**REQUIRED TASK**
Repeat exactly, and only, the lines from the one that contains "hide_parts(node)" through the one that contains "# white. One", both ends included.

**DATA ENTRIES**
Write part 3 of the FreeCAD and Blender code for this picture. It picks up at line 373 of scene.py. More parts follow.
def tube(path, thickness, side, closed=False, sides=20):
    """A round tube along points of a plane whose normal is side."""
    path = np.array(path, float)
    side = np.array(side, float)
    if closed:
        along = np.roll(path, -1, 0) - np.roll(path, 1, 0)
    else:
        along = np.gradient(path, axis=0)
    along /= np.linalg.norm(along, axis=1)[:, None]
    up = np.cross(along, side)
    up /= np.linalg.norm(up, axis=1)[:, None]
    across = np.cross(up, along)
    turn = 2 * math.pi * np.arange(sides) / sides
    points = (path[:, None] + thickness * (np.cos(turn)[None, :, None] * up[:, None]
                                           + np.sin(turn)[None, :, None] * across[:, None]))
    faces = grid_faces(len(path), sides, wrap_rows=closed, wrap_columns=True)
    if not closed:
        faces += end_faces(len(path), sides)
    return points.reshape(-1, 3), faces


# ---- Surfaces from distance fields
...
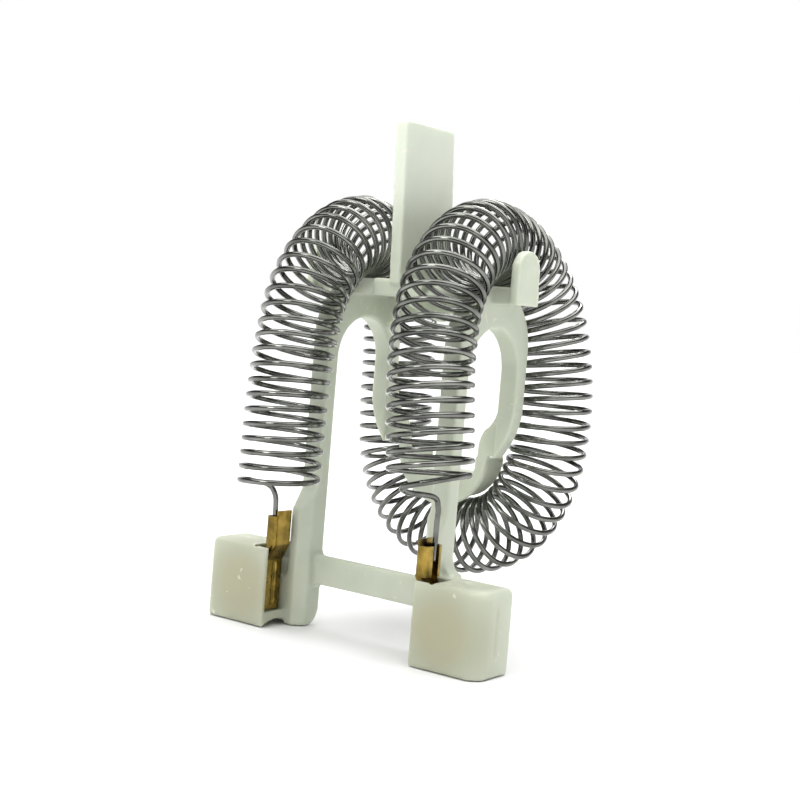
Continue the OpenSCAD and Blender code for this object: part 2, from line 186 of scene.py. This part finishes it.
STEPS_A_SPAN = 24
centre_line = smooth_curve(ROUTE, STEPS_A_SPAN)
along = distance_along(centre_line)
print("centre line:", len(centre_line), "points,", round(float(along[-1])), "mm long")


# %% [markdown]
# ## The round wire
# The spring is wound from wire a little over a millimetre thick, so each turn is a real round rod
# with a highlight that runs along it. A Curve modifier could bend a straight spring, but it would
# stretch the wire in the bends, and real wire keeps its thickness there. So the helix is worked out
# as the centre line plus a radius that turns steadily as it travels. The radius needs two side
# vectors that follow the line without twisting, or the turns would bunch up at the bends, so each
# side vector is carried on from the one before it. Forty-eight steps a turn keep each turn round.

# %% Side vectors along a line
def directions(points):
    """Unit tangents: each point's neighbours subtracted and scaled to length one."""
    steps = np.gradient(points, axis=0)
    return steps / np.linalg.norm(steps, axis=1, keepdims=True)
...
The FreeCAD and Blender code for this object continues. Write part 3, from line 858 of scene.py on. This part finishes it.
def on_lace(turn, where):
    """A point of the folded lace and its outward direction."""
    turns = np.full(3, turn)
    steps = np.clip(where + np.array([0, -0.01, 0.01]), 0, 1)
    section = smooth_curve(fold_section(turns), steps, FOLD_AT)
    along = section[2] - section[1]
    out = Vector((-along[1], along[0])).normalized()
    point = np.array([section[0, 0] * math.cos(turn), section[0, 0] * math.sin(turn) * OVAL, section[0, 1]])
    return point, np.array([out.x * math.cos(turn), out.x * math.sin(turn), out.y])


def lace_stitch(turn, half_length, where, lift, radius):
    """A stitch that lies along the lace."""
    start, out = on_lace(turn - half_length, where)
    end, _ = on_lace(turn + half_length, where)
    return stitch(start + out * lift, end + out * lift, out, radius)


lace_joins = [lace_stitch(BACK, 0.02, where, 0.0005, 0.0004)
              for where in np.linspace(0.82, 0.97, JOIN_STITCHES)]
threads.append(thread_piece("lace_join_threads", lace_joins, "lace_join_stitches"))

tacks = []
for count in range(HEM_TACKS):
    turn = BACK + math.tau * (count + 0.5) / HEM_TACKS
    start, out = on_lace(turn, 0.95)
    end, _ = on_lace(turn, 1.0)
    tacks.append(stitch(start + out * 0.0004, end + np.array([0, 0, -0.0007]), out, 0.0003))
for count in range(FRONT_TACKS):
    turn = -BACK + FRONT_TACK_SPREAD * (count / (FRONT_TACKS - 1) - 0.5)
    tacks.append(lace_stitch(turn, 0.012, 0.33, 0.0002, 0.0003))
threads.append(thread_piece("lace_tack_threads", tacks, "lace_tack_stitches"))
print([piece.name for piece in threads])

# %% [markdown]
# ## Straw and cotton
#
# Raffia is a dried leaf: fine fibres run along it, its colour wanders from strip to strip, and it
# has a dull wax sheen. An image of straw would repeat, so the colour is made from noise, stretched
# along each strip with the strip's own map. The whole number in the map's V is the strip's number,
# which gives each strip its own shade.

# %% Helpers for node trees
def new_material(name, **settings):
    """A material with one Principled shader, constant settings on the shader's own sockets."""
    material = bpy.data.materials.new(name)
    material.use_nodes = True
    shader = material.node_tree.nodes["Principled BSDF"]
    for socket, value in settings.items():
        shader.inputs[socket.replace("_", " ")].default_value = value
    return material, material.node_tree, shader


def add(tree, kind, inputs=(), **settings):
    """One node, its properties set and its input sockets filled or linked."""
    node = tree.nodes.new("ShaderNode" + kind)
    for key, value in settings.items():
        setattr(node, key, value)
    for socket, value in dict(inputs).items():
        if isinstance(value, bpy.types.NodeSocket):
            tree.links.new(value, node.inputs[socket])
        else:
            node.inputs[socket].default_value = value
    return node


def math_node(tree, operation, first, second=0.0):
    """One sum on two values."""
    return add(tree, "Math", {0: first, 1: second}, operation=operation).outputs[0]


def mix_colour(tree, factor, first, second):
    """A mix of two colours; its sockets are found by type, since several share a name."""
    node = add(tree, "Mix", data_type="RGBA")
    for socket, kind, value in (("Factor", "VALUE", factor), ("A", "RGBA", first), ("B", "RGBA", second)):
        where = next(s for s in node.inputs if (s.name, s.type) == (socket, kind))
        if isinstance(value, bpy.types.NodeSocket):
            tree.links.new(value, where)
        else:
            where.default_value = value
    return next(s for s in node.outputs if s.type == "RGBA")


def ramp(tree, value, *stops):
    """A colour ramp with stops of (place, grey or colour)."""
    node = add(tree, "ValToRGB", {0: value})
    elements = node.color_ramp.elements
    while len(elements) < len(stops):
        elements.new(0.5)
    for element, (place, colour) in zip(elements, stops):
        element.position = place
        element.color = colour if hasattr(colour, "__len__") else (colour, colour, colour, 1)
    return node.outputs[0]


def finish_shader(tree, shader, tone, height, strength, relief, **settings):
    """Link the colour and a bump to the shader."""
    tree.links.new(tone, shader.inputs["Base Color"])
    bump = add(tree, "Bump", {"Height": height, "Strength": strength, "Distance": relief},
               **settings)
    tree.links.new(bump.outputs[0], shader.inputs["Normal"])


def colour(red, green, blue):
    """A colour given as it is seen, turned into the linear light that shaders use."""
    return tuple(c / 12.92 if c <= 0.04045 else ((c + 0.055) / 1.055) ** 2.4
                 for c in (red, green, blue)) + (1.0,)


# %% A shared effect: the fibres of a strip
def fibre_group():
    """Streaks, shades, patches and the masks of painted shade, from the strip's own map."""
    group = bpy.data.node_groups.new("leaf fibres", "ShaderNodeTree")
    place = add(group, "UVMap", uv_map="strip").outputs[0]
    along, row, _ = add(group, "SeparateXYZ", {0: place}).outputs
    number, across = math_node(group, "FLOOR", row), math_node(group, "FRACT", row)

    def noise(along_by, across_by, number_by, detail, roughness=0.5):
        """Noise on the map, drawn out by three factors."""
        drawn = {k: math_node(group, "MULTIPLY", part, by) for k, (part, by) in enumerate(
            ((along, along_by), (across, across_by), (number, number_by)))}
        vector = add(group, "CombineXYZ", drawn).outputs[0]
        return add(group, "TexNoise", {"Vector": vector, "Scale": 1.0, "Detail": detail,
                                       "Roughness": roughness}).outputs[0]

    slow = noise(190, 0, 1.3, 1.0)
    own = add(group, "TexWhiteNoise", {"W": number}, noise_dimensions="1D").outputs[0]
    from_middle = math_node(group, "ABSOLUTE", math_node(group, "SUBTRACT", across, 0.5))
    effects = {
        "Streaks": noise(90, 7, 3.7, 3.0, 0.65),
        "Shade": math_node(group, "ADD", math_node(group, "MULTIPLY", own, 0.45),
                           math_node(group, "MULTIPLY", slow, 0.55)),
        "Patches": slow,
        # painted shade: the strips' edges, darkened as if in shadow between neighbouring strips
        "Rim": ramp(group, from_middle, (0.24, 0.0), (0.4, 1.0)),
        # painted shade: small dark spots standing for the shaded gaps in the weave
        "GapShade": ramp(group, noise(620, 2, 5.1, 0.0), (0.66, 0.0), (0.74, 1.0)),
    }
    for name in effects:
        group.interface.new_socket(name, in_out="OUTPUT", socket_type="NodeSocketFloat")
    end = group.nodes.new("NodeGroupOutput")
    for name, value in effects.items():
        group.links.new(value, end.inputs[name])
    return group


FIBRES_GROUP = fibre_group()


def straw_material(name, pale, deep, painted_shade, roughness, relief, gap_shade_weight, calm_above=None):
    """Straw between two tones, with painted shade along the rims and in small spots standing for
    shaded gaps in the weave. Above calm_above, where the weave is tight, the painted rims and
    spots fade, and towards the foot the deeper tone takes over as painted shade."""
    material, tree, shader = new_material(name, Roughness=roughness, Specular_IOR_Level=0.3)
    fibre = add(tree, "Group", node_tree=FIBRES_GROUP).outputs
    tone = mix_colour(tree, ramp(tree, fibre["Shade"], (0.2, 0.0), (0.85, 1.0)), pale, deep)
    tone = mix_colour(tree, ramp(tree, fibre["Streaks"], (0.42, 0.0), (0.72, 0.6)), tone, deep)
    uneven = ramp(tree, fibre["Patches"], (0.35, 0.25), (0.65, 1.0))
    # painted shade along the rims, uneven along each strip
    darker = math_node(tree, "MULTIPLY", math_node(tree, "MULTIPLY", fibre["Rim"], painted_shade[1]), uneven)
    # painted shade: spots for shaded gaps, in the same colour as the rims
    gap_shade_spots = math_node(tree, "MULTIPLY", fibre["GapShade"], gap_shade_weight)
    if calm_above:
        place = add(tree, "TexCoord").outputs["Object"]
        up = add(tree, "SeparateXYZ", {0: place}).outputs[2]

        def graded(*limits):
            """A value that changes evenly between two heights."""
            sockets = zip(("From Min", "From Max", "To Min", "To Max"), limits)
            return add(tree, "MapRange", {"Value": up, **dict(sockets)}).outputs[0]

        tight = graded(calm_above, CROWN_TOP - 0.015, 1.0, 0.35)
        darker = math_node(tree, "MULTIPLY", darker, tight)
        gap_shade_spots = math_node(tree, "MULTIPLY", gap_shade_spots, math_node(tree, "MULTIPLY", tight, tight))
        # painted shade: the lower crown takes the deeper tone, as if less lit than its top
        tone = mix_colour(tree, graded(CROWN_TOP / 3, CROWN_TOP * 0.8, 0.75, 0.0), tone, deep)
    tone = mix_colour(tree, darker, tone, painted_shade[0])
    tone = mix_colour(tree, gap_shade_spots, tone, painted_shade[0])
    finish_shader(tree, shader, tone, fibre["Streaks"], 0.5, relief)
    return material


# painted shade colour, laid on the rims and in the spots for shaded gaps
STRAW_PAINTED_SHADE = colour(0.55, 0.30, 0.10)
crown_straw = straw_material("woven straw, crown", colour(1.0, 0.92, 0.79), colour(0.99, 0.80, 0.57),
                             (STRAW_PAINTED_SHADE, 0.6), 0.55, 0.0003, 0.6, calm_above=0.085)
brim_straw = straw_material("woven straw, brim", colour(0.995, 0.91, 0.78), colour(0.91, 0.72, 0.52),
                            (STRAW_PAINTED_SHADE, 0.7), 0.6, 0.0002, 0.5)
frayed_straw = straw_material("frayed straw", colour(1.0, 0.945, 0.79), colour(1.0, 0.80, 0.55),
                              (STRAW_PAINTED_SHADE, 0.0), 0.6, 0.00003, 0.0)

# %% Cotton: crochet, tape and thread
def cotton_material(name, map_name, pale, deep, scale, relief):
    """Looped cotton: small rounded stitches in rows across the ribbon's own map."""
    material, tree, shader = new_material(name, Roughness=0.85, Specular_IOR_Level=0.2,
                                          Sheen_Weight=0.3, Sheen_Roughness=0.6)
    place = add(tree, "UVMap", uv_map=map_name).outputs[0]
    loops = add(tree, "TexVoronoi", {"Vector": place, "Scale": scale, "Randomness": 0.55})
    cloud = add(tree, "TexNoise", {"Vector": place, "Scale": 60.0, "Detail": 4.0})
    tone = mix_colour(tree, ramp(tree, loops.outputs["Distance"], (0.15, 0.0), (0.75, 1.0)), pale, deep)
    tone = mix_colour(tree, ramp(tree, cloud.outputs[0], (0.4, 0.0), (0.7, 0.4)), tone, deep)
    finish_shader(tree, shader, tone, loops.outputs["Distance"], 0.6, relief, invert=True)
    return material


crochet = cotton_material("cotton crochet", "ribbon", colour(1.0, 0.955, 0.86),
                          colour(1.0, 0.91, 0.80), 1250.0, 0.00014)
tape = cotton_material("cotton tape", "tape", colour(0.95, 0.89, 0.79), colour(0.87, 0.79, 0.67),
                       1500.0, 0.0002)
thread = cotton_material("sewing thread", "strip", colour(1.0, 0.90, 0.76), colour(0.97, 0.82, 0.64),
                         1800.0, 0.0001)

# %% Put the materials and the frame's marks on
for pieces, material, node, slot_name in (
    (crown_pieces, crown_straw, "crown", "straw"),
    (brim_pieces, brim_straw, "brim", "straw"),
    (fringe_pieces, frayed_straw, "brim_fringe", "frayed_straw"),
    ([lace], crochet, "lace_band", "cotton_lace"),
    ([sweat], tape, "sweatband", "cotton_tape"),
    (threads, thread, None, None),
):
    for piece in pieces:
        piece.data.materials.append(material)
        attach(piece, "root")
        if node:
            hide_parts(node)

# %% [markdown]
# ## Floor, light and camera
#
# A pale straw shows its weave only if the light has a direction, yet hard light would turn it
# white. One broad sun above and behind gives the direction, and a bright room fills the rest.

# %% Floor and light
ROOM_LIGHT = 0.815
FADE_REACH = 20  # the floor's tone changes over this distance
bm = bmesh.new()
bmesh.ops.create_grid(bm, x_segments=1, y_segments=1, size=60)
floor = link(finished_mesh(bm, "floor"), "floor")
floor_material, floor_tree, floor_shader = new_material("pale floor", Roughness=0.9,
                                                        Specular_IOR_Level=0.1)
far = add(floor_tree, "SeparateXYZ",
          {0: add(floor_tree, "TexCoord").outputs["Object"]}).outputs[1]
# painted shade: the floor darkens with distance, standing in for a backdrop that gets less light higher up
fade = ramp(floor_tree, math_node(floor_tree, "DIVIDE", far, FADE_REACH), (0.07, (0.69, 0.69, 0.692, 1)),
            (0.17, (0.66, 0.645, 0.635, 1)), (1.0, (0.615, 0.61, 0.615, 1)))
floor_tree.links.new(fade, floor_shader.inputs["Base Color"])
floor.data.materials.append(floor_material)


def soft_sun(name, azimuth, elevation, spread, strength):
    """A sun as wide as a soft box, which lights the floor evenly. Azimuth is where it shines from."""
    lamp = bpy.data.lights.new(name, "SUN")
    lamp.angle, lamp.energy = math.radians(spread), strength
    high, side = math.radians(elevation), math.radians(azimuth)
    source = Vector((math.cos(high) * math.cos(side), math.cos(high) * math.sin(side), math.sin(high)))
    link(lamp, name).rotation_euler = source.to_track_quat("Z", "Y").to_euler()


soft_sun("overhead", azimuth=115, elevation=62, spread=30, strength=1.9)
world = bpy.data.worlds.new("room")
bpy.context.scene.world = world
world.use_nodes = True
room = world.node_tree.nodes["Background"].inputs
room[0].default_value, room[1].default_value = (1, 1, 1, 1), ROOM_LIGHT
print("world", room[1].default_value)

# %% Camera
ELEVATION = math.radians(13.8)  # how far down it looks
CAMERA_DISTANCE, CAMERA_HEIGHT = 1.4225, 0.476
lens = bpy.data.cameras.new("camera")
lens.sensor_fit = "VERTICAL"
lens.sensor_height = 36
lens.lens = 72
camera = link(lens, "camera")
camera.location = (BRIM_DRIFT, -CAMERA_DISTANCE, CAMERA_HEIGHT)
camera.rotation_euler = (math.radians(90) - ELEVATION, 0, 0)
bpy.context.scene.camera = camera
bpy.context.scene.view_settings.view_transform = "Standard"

**RESULT**
            hide_parts(node)

# %% [markdown]
# ## Floor, light and camera
#
# A pale straw shows its weave only if the light has a direction, yet hard light would turn it
# white. One broad sun above and behind gives the direction, and a bright room fills the rest.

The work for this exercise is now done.